Das Prinzip: Die Birnen werden zunächst geschält und in einem leichten Vanillesirup sanft pochiert, bis sie weich, aber noch bissfest sind. Sie werden dann in einem tiefen Teller auf einem Bett aus Vanilleeis angerichtet. Die entscheidende Komponente ist die heiße Schokoladensoße, die unmittelbar vor dem Servieren über die kalten Zutaten gegossen wird, wodurch ein reizvoller Temperaturkontrast entsteht. Oft wird das Dessert mit gehobelten Mandeln oder kandierten Veilchen garniert. Es ist die perfekte Kombination aus warmer Frucht, cremiger Kälte und dunkler, intensiver Schokolade.

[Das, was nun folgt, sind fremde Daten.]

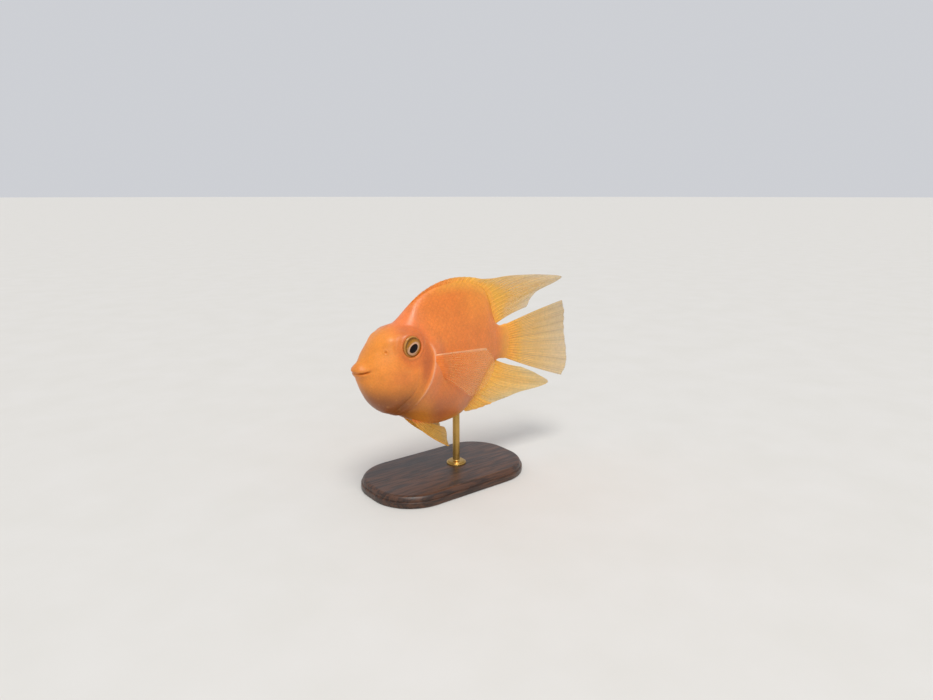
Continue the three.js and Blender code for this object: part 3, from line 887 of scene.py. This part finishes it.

2. Rustikaler Charme aus den USA: Pear Crisp oder Crumble
Das Pear Crisp (oder Crumble), ein typisches Dessert aus den USA und Großbritannien, ist die rustikale Antwort auf die feine französische Küche. Es handelt sich um ein unkompliziertes, warmes Dessert, das sich perfekt für die kühleren Monate eignet.
Das Prinzip: Die Birnen werden in Würfel geschnitten, leicht mit Zucker, Zitrone und wärmenden Gewürzen wie Zimt und Muskatnuss vermischt und in eine Auflaufform gegeben. Darüber kommt eine knusprige Streuseldecke (Crumble oder Crisp), hergestellt aus einer Mischung aus Mehl, Butter, Haferflocken und braunem Zucker. Das Dessert wird gebacken, bis die Birnen weich sind und die Streusel goldbraun und knusprig. Serviert wird es traditionell warm mit einer Kugel Vanilleeis oder einem Schuss Schlagsahne. Es verkörpert Gemütlichkeit und den unverfälschten Geschmack der Frucht.
3. Kontrast aus Norditalien: Torta di Pere e Cioccolato
Die italienische Küche, insbesondere die Regionen im Norden wie die Toskana oder das Piemont, lieben die Kombination von Birne und Schokolade in Form einer Torte (Torta).
Das Prinzip: Die Birnen werden hier nicht pochiert, sondern die geschälten und entkernten Scheiben werden direkt in einen saftigen, mandel- oder kakaobasierten Rührteig eingelassen. Der Teig ist oft weniger luftig als ein typischer Kuchen, dafür aber reich an Butter und dunkler Schokolade oder Kakao. Die Birnenstücke karamellisieren leicht beim Backen und bleiben saftig, während die Schokolade einen tiefen, leicht bitteren Gegenpol bildet. Es ist ein dichtes, gehaltvolles Dessert, das oft nur leicht mit Puderzucker bestreut serviert wird.
4. Herzhafte Wärme aus Deutschland/Österreich: Birne, Bohnen und Speck (Süß-Variante)
Obwohl Birne, Bohnen und Speck traditionell ein herzhaftes norddeutsches Eintopfgericht ist, existieren in der Alpenregion und in der schlesischen Küche (siehe Schlesisches Himmelreich) süße Varianten, bei denen die Birne in den Fokus rückt.
Das Prinzip (Süß-Variante): Die Birnen werden in Wein oder Sirup pochiert und warm mit einer süßen Soße (oft basierend auf Honig oder eingedicktem Saft) serviert. Sie werden als Hauptkomponente eines winterlichen Kompotts oder als Füllung in Strudel oder Klößen verwendet. Die Birne wird hier oft mit Zimt, Nelken oder Anis gewürzt, um ihre herbstliche und wärmende Seite zu betonen.
5. Aromatischer Exotismus aus China: Gedämpfte Birne mit Honig und Gewürzen
In der chinesischen Dessertküche wird die Birne (besonders die Nashi-Birne) oft nicht gebacken, sondern gedämpft, was zu einer extrem zarten, fast transparenten Textur führt. Dieses Dessert wird häufig auch als Hausmittel zur Linderung von Husten und Erkältungen eingesetzt.
Das Prinzip: Die Spitze einer Birne wird abgeschnitten und das Kerngehäuse vorsichtig entfernt. Die entstandene Höhlung wird mit Honig, Steinszucker, Goji-Beeren und manchmal chinesischen Gewürzen wie Sichuan-Pfeffer oder Longan-Früchten gefüllt. Die gefüllte Birne wird dann in einem Dämpfer gegart, bis das Fruchtfleisch völlig weich ist. Dies erzeugt eine feucht-süße, klare und sanfte Süßspeise, die oft warm als Abschluss eines Essens serviert wird.